**** DATASET CONTENT ****

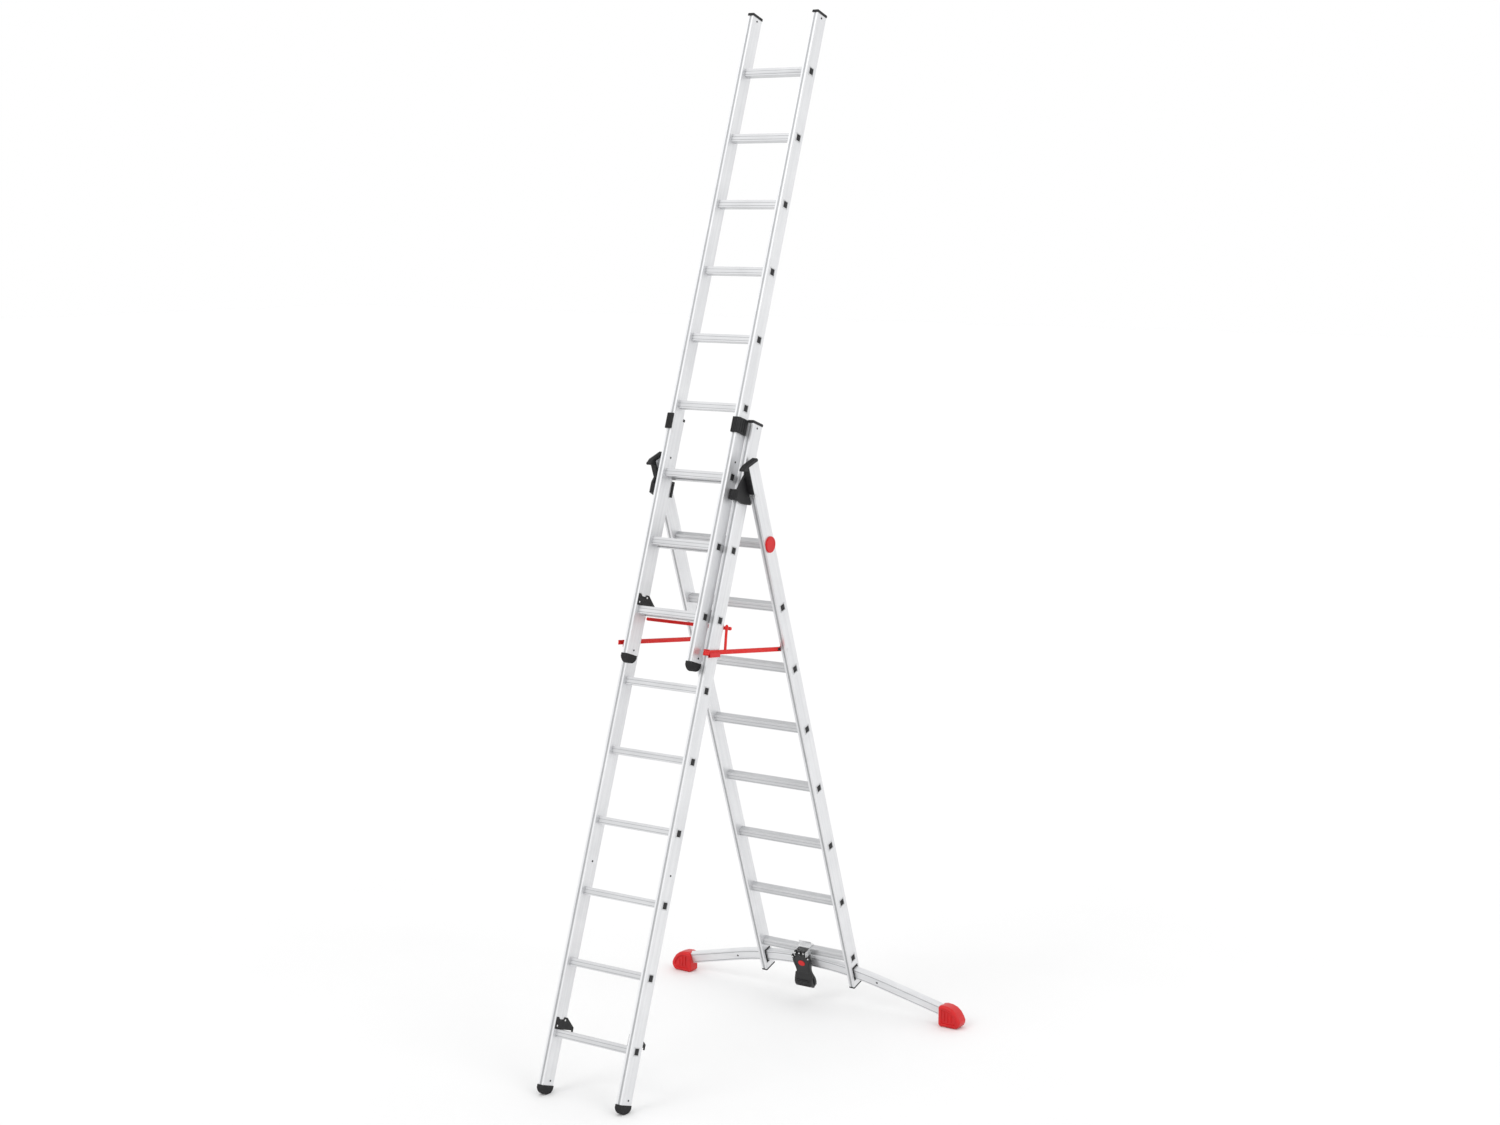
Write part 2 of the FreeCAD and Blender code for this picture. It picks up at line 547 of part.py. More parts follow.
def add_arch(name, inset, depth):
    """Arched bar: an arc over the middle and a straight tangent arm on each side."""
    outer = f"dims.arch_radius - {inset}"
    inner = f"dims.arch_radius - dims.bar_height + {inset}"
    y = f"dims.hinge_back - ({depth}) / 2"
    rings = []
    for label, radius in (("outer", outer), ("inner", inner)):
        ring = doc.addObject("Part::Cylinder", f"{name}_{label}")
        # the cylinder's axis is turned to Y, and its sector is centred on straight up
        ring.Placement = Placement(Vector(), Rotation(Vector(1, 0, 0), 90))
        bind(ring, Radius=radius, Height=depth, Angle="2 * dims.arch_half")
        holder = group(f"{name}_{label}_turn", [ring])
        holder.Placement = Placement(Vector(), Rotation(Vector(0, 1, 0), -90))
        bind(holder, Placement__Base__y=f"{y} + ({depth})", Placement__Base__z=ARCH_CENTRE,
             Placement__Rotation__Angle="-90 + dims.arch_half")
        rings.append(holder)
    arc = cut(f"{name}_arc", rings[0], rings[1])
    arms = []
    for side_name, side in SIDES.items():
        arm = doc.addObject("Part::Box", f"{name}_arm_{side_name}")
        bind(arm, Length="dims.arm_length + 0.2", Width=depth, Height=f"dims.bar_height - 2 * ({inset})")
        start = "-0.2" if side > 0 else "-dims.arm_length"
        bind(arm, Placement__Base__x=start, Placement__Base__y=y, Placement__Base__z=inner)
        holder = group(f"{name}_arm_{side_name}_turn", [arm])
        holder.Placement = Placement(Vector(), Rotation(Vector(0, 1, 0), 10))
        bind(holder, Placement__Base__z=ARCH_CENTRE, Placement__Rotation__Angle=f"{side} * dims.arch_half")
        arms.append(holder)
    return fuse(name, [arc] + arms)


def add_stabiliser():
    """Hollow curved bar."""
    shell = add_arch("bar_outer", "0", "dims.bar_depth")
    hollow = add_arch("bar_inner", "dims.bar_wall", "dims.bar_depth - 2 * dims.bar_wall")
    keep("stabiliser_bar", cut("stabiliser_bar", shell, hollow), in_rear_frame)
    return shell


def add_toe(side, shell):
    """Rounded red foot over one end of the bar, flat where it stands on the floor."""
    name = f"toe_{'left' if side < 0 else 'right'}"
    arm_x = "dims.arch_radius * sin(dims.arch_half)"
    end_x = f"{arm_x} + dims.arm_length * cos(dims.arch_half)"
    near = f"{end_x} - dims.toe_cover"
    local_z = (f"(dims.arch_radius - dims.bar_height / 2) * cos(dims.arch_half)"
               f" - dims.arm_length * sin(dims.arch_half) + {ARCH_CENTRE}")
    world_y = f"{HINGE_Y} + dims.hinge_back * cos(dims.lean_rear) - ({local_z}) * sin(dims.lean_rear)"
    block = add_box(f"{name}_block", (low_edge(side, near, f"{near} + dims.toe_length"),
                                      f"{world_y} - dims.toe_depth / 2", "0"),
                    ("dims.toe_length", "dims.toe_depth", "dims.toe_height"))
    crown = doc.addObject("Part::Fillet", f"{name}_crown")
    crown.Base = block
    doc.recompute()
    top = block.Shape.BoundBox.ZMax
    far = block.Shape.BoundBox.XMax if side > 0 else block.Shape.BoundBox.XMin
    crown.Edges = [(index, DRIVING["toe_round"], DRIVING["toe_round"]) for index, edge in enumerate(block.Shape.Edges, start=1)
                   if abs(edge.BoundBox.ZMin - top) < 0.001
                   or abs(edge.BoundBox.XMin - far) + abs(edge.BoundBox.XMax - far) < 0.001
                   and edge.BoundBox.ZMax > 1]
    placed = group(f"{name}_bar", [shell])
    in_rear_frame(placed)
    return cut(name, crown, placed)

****

- GIVEN PROBLEM
Every line of the data above should be copied exactly.

- REPLY
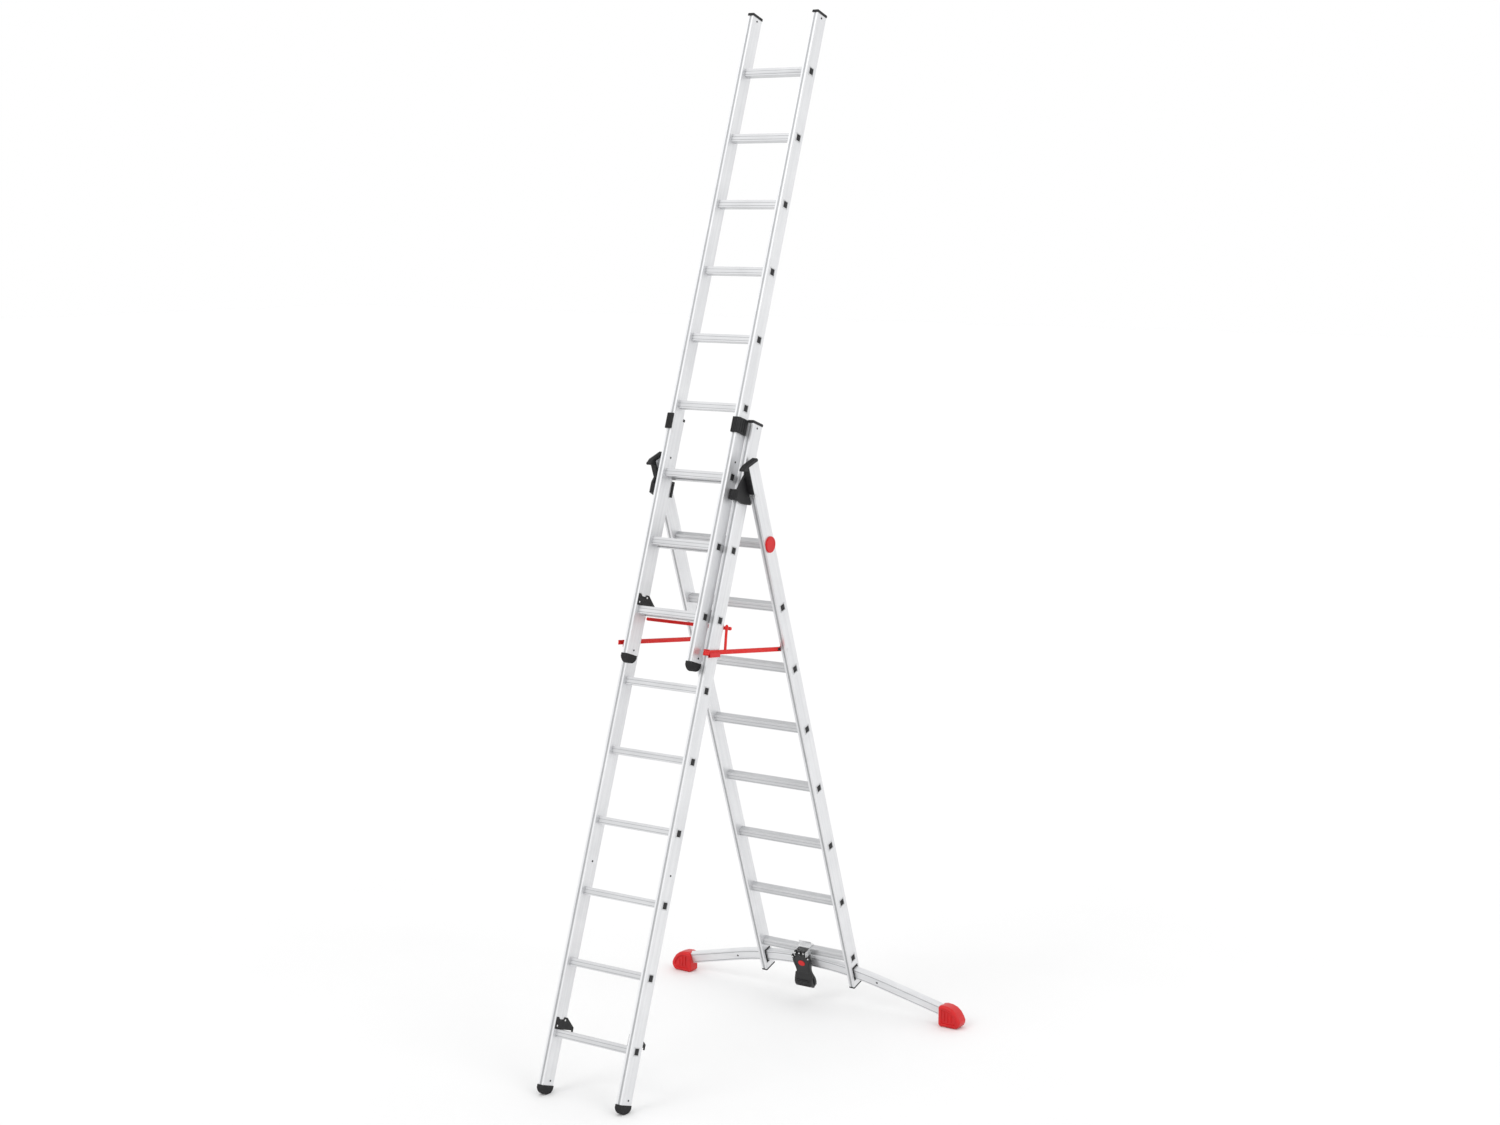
Write part 2 of the FreeCAD and Blender code for this picture. It picks up at line 547 of part.py. More parts follow.
def add_arch(name, inset, depth):
    """Arched bar: an arc over the middle and a straight tangent arm on each side."""
    outer = f"dims.arch_radius - {inset}"
    inner = f"dims.arch_radius - dims.bar_height + {inset}"
    y = f"dims.hinge_back - ({depth}) / 2"
    rings = []
    for label, radius in (("outer", outer), ("inner", inner)):
        ring = doc.addObject("Part::Cylinder", f"{name}_{label}")
        # the cylinder's axis is turned to Y, and its sector is centred on straight up
        ring.Placement = Placement(Vector(), Rotation(Vector(1, 0, 0), 90))
        bind(ring, Radius=radius, Height=depth, Angle="2 * dims.arch_half")
        holder = group(f"{name}_{label}_turn", [ring])
        holder.Placement = Placement(Vector(), Rotation(Vector(0, 1, 0), -90))
        bind(holder, Placement__Base__y=f"{y} + ({depth})", Placement__Base__z=ARCH_CENTRE,
             Placement__Rotation__Angle="-90 + dims.arch_half")
        rings.append(holder)
    arc = cut(f"{name}_arc", rings[0], rings[1])
    arms = []
    for side_name, side in SIDES.items():
        arm = doc.addObject("Part::Box", f"{name}_arm_{side_name}")
        bind(arm, Length="dims.arm_length + 0.2", Width=depth, Height=f"dims.bar_height - 2 * ({inset})")
        start = "-0.2" if side > 0 else "-dims.arm_length"
        bind(arm, Placement__Base__x=start, Placement__Base__y=y, Placement__Base__z=inner)
        holder = group(f"{name}_arm_{side_name}_turn", [arm])
        holder.Placement = Placement(Vector(), Rotation(Vector(0, 1, 0), 10))
        bind(holder, Placement__Base__z=ARCH_CENTRE, Placement__Rotation__Angle=f"{side} * dims.arch_half")
        arms.append(holder)
    return fuse(name, [arc] + arms)


def add_stabiliser():
    """Hollow curved bar."""
    shell = add_arch("bar_outer", "0", "dims.bar_depth")
    hollow = add_arch("bar_inner", "dims.bar_wall", "dims.bar_depth - 2 * dims.bar_wall")
    keep("stabiliser_bar", cut("stabiliser_bar", shell, hollow), in_rear_frame)
    return shell


def add_toe(side, shell):
    """Rounded red foot over one end of the bar, flat where it stands on the floor."""
    name = f"toe_{'left' if side < 0 else 'right'}"
    arm_x = "dims.arch_radius * sin(dims.arch_half)"
    end_x = f"{arm_x} + dims.arm_length * cos(dims.arch_half)"
    near = f"{end_x} - dims.toe_cover"
    local_z = (f"(dims.arch_radius - dims.bar_height / 2) * cos(dims.arch_half)"
               f" - dims.arm_length * sin(dims.arch_half) + {ARCH_CENTRE}")
    world_y = f"{HINGE_Y} + dims.hinge_back * cos(dims.lean_rear) - ({local_z}) * sin(dims.lean_rear)"
    block = add_box(f"{name}_block", (low_edge(side, near, f"{near} + dims.toe_length"),
                                      f"{world_y} - dims.toe_depth / 2", "0"),
                    ("dims.toe_length", "dims.toe_depth", "dims.toe_height"))
    crown = doc.addObject("Part::Fillet", f"{name}_crown")
    crown.Base = block
    doc.recompute()
    top = block.Shape.BoundBox.ZMax
    far = block.Shape.BoundBox.XMax if side > 0 else block.Shape.BoundBox.XMin
    crown.Edges = [(index, DRIVING["toe_round"], DRIVING["toe_round"]) for index, edge in enumerate(block.Shape.Edges, start=1)
                   if abs(edge.BoundBox.ZMin - top) < 0.001
                   or abs(edge.BoundBox.XMin - far) + abs(edge.BoundBox.XMax - far) < 0.001
                   and edge.BoundBox.ZMax > 1]
    placed = group(f"{name}_bar", [shell])
    in_rear_frame(placed)
    return cut(name, crown, placed)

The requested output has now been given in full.